* _Objective_
Take the data below and copy exactly the lines starting at the one with "Circle(door_pin_radius + door_pin_play, mode=Mode.SUBTRACT)" and finishing at the one with "foldLevel = (foldHinges[0].z", both included.

* _Source records_
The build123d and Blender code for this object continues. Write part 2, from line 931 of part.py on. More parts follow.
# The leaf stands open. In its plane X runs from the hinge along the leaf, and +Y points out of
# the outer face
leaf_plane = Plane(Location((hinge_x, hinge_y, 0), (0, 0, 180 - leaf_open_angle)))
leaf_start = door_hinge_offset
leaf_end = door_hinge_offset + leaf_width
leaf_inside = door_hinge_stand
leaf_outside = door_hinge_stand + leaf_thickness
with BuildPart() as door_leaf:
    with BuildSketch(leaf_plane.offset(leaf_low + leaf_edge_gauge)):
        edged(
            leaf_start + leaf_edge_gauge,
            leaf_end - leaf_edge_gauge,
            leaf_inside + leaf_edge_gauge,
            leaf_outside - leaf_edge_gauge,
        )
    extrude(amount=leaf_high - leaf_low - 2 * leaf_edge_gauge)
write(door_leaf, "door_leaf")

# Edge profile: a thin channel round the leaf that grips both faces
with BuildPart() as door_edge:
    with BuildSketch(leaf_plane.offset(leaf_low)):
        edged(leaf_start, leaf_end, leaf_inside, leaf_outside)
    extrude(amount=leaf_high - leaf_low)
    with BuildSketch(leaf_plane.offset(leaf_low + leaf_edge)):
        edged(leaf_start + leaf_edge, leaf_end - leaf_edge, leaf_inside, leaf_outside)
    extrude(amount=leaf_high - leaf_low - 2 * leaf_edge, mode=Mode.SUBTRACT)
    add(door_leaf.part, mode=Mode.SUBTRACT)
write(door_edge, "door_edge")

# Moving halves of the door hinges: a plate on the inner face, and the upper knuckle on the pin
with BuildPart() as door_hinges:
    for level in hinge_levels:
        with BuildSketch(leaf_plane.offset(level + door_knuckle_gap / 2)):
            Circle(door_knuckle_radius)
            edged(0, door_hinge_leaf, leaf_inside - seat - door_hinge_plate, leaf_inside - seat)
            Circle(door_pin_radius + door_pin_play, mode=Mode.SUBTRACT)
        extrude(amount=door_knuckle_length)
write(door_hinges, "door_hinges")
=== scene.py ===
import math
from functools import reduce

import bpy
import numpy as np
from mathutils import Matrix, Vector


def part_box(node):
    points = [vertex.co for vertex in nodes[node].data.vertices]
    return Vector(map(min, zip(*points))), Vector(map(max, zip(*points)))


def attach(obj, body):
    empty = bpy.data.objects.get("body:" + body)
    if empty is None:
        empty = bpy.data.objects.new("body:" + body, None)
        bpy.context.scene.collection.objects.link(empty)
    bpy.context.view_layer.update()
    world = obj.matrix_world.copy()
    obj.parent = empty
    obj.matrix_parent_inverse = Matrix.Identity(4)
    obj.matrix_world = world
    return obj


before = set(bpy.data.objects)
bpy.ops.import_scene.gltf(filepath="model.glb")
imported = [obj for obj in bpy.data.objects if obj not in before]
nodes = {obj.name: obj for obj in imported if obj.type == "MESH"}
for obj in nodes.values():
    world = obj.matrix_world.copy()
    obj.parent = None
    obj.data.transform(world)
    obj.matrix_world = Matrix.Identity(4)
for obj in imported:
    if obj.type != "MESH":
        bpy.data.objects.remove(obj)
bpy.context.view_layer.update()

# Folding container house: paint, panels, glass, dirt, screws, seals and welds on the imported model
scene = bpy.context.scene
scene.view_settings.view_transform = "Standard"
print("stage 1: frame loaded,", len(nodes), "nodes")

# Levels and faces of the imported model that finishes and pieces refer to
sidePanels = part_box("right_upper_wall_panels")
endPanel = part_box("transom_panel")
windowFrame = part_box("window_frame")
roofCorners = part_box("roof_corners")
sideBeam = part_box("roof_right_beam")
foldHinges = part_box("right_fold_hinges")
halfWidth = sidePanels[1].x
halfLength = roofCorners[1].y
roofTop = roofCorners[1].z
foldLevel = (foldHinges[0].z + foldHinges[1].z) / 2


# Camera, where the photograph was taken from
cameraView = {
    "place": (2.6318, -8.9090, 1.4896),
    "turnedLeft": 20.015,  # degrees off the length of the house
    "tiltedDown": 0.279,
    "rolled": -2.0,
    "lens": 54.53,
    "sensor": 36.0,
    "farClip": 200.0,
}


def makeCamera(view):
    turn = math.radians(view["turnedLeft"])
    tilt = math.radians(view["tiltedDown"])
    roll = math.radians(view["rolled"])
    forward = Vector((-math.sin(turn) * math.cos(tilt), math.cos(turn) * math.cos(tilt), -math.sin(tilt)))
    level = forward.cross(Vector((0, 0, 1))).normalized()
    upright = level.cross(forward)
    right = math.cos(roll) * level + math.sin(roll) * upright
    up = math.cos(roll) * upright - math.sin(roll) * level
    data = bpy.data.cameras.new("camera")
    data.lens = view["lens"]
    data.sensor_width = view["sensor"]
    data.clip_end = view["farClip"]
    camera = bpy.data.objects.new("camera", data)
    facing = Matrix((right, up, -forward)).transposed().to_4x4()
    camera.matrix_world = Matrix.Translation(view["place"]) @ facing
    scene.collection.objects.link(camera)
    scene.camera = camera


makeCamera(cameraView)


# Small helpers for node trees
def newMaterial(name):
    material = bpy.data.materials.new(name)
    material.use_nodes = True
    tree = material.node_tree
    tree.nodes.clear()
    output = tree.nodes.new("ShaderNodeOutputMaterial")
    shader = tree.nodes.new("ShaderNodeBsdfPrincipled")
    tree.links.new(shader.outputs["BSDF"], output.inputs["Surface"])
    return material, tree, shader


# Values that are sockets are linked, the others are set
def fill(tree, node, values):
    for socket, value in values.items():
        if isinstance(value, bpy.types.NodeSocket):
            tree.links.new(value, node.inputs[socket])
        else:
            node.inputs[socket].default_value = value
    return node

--

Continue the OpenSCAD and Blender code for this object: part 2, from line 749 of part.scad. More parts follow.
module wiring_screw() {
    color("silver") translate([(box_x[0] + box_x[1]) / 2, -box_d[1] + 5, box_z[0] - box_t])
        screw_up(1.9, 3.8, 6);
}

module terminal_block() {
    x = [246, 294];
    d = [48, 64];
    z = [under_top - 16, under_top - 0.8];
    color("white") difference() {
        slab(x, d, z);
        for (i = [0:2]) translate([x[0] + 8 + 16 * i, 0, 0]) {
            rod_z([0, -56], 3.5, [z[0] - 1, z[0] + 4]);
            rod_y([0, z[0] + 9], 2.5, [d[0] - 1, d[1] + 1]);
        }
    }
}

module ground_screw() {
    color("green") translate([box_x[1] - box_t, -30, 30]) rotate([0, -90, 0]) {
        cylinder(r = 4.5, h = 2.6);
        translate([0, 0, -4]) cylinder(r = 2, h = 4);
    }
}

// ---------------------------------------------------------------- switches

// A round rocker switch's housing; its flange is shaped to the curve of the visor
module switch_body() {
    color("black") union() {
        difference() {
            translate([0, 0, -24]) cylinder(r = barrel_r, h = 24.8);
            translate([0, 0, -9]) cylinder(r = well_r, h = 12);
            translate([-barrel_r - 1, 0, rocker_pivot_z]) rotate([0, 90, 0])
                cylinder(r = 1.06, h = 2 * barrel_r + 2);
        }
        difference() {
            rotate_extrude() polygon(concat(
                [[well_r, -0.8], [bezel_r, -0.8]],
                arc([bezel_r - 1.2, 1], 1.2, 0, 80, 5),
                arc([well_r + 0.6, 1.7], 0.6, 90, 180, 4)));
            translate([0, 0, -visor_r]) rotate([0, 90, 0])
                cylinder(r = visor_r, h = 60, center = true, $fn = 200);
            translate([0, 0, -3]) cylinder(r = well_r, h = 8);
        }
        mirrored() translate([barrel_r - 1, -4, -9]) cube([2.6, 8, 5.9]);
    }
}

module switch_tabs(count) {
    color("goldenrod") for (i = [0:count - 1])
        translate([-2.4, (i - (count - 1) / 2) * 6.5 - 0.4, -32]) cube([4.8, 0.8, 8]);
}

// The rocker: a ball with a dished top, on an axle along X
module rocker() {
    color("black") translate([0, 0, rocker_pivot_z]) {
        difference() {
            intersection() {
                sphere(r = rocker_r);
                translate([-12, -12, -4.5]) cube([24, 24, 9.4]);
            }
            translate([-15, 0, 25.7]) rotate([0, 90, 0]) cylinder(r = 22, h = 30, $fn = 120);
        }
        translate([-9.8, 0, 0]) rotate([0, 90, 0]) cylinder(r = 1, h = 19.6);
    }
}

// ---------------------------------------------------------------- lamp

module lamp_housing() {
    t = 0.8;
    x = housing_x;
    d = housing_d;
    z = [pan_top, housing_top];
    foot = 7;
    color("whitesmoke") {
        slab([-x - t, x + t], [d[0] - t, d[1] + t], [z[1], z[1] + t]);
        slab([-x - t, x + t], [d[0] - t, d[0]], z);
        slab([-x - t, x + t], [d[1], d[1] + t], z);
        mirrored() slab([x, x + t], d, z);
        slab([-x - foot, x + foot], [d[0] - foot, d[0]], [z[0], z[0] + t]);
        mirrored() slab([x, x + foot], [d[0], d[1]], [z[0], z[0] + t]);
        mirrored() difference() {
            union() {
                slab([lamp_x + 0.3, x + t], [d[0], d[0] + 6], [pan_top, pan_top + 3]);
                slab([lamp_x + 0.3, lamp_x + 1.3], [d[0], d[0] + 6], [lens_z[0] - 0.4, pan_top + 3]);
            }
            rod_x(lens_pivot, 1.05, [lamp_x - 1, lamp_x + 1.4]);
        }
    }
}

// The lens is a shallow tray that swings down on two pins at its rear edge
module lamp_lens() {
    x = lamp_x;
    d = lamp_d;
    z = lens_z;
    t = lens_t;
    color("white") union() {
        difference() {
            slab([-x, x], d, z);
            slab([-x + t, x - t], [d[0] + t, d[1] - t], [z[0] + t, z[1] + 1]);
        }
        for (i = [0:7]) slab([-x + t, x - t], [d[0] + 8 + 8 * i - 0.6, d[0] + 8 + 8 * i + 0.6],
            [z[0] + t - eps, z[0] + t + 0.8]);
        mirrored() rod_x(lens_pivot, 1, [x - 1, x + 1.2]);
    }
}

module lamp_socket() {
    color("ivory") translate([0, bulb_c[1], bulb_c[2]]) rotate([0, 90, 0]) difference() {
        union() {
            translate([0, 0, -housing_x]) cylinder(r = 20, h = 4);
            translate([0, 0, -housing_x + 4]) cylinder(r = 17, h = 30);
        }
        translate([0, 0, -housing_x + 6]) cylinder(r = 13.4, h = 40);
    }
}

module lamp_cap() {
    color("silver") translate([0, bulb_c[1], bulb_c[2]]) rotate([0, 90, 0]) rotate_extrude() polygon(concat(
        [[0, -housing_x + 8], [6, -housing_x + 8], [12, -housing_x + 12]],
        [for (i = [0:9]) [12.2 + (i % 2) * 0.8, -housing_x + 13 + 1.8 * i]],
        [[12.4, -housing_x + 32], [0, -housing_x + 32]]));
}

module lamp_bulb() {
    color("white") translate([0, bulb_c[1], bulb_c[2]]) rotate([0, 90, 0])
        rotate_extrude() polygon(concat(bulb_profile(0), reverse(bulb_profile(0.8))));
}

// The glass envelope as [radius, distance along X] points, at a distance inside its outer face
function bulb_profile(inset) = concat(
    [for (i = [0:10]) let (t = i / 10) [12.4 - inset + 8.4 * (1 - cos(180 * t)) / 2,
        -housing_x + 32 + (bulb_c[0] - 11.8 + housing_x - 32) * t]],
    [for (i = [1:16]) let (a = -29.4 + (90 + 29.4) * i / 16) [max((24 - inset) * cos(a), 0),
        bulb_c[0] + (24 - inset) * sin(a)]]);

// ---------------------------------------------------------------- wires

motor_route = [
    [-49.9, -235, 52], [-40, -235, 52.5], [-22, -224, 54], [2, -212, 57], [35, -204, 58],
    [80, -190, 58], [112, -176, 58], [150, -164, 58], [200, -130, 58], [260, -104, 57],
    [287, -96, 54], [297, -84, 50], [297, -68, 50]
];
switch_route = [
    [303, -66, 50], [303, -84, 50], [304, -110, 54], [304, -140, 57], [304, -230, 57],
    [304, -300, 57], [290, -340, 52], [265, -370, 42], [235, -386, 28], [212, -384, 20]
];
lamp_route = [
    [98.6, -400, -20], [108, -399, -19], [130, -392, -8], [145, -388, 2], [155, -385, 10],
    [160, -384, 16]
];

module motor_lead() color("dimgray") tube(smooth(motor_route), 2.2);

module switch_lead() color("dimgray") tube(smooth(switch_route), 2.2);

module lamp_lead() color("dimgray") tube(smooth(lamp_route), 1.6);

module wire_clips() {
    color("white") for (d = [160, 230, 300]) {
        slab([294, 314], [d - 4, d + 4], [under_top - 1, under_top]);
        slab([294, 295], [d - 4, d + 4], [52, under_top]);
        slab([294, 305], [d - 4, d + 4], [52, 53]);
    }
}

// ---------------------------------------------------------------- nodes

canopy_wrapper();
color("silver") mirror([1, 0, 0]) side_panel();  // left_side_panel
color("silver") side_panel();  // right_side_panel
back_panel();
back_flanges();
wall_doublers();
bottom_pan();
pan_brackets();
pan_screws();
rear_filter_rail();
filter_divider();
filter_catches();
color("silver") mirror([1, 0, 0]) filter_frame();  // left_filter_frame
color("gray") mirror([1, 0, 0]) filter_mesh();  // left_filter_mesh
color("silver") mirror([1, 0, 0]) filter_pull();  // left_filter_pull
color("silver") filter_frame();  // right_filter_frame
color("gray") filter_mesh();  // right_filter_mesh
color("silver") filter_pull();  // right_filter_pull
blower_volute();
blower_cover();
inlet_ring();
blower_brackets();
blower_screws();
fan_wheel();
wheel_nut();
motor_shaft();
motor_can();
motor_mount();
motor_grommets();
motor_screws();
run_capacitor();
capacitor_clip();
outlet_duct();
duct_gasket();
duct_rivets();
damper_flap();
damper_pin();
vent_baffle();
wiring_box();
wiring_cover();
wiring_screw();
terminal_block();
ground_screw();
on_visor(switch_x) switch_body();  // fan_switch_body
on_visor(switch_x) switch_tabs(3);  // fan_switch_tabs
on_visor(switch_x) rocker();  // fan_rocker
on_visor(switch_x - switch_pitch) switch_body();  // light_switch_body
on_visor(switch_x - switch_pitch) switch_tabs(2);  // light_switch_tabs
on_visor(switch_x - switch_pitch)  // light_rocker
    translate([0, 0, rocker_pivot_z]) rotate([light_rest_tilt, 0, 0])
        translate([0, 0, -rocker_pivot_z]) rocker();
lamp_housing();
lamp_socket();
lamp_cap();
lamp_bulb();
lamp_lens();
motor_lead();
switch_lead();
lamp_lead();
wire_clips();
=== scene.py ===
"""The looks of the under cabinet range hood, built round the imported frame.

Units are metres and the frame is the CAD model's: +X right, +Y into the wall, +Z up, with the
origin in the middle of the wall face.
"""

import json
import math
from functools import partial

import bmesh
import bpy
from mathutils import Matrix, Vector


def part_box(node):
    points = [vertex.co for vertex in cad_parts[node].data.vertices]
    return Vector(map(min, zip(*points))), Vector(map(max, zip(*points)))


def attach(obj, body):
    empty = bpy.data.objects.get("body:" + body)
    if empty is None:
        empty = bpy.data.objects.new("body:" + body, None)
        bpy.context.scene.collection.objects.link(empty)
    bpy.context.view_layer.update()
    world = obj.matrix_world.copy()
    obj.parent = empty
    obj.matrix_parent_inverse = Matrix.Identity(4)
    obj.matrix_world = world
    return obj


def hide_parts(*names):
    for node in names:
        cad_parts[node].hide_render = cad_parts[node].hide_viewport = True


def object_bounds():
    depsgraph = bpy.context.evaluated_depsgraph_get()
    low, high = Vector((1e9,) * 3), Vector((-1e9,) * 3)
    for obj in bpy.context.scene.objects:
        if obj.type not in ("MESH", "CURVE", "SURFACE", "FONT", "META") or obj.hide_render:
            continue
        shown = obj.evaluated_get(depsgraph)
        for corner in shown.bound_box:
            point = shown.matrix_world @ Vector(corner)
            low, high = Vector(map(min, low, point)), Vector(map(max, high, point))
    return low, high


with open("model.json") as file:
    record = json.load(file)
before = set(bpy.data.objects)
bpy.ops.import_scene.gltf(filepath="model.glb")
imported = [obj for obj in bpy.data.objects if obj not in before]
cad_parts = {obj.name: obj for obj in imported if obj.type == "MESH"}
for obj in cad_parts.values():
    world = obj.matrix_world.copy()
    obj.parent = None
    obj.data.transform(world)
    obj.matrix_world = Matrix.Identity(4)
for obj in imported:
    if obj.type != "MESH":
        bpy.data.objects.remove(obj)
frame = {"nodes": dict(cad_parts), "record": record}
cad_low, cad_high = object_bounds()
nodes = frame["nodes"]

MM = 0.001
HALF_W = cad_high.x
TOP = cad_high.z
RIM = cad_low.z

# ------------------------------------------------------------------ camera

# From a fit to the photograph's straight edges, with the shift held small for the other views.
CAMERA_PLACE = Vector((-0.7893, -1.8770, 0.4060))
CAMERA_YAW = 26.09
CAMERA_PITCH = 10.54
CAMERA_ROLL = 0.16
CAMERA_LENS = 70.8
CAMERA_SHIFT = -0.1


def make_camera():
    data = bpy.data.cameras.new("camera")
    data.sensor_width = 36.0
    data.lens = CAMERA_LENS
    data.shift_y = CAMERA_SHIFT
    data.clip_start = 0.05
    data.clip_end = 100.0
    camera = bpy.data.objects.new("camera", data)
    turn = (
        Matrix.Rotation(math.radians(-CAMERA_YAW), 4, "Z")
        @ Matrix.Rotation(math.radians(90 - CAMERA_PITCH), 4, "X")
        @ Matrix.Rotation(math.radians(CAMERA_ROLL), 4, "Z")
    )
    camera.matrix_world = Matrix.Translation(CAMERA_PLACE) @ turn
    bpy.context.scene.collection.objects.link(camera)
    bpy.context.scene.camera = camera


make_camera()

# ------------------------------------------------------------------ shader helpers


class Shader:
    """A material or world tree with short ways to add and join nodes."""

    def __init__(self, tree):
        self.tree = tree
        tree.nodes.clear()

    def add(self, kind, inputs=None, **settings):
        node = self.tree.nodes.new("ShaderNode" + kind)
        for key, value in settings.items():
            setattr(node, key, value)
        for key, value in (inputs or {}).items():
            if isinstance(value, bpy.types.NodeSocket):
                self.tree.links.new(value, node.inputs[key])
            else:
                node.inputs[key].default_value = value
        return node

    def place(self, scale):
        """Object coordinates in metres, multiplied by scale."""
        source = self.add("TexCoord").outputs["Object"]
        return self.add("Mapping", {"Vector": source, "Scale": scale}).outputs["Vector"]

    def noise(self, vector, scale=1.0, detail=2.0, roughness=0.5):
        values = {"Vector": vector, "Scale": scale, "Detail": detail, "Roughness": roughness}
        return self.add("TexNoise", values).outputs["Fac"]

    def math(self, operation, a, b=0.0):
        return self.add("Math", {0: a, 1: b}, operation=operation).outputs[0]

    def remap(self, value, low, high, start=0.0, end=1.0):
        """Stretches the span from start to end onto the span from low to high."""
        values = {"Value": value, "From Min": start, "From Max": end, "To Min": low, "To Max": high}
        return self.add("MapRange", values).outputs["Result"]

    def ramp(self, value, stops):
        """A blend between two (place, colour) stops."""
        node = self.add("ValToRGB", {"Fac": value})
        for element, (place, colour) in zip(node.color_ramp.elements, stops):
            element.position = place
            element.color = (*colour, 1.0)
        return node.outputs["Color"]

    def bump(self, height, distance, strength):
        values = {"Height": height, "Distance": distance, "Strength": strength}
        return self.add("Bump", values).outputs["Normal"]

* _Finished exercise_
            Circle(door_pin_radius + door_pin_play, mode=Mode.SUBTRACT)
        extrude(amount=door_knuckle_length)
write(door_hinges, "door_hinges")
=== scene.py ===
import math
from functools import reduce

import bpy
import numpy as np
from mathutils import Matrix, Vector


def part_box(node):
    points = [vertex.co for vertex in nodes[node].data.vertices]
    return Vector(map(min, zip(*points))), Vector(map(max, zip(*points)))


def attach(obj, body):
    empty = bpy.data.objects.get("body:" + body)
    if empty is None:
        empty = bpy.data.objects.new("body:" + body, None)
        bpy.context.scene.collection.objects.link(empty)
    bpy.context.view_layer.update()
    world = obj.matrix_world.copy()
    obj.parent = empty
    obj.matrix_parent_inverse = Matrix.Identity(4)
    obj.matrix_world = world
    return obj


before = set(bpy.data.objects)
bpy.ops.import_scene.gltf(filepath="model.glb")
imported = [obj for obj in bpy.data.objects if obj not in before]
nodes = {obj.name: obj for obj in imported if obj.type == "MESH"}
for obj in nodes.values():
    world = obj.matrix_world.copy()
    obj.parent = None
    obj.data.transform(world)
    obj.matrix_world = Matrix.Identity(4)
for obj in imported:
    if obj.type != "MESH":
        bpy.data.objects.remove(obj)
bpy.context.view_layer.update()

# Folding container house: paint, panels, glass, dirt, screws, seals and welds on the imported model
scene = bpy.context.scene
scene.view_settings.view_transform = "Standard"
print("stage 1: frame loaded,", len(nodes), "nodes")

# Levels and faces of the imported model that finishes and pieces refer to
sidePanels = part_box("right_upper_wall_panels")
endPanel = part_box("transom_panel")
windowFrame = part_box("window_frame")
roofCorners = part_box("roof_corners")
sideBeam = part_box("roof_right_beam")
foldHinges = part_box("right_fold_hinges")
halfWidth = sidePanels[1].x
halfLength = roofCorners[1].y
roofTop = roofCorners[1].z
foldLevel = (foldHinges[0].z + foldHinges[1].z) / 2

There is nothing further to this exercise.